I wish him luck, but dang, a 15 footer?

Is there a link to his Facebook page? Turns out, there's several Ian Davis there.


----------



## Carver (Jan 20, 2010)

Good luck to him but it has been done several times before.


----------



## TeamClose (May 23, 2005)

Good luck to him, but he sure wouldn't want to have been around Gallipolis yesterday. It was really rough in a 18 ft deep vee boat


----------



## Canoerower (Jun 28, 2011)

That's pretty crazy. I've been in Huntington a few time and seen them waves hit 3 foot on a against current wind. Good luck and have fun.


----------



## petewv (May 4, 2010)

I Fish said:


> I wish him luck, but dang, a 15 footer?
> 
> Is there a link to his Facebook page? Turns out, there's several Ian Davis there.


the link to his Facebook page is 

THE POINT TO CAIRO


----------



## pppatrick (Apr 21, 2012)

https://www.facebook.com/ThePointToCairo

Heres the URL.

Pretty neat. He's documenting the whole trip with photos and video on there. 


Posted using Outdoor Hub Campfire


----------



## I Fish (Sep 24, 2008)

pppatrick said:


> https://www.facebook.com/ThePointToCairo Heres the URL.


Kinda unfortunate, as I would like to follow the journey, but, I'm not now, nor will I ever be, joining facebook.


----------



## deltaoscar (Apr 4, 2009)

I Fish said:


> I'm not now, nor will I ever be, joining facebook.


I hear you brother and agree; but I checked the link and apparently you don't have to be a member to view his page. So you can check it out.

Lurk, so to speak.


----------



## Bobinstow90 (Apr 13, 2006)

deltaoscar said:


> I hear you brother and agree; but I checked the link and apparently you don't have to be a member to view his page. So you can check it out.
> 
> Lurk, so to speak.



d-o......thanks very much for posting that. 

had no idea you could view fb.....lurking.


this is a pretty serious adventure.


----------



## Riparian Rambler (Jan 29, 2013)

Quite the epic adventure. Sounds like great fun. Hope he is packing a rod!
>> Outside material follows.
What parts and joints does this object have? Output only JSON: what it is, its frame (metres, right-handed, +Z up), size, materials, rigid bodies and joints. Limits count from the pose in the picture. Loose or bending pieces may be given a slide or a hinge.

If you like history and you listen to audio books, Librivox has an interesting book "Afloat on the Ohio" by Reuben Gold Thwaites. It is about a family&#8217;s trip from Redstone Pa to Cairo, Ill in a small wood skiff at the turn of the century. He tells the history of all the towns along the way. It is a free download.


----------



## PJF (Mar 25, 2009)

Interesting topic. I saw this in the local paper today....after I saw this topic....it made me chuckle. The Ohio is nothing to mess with if you aren't prepared. 
http://mariettatimes.com/page/content.detail/id/552500/Rafters-plucked-from--the-Ohio.html?nav=5002


----------



## Riparian Rambler (Jan 29, 2013)

Those two guys were pretty crazy, which is probably not the correct word. Floating down the middle of the river on a makeshiftg raft without even a paddle to get out of the way of the barges, no life jackets. Paper said they were trying to foat down to Cincinatti. I wonder how far they made it? At least they did have a fishing rod. Too bad they forgot the license!


----------



## Bobcatfisher (Aug 10, 2012)

This is a pretty cool idea. Growing up with a cabin on the Allegheny I always dreamed of playing Huck Finn as a kid and floating to the ocean. Sadly, the journey has already been braved.
http://www.misseghenyvoyage.blogspot.com/?m=1


----------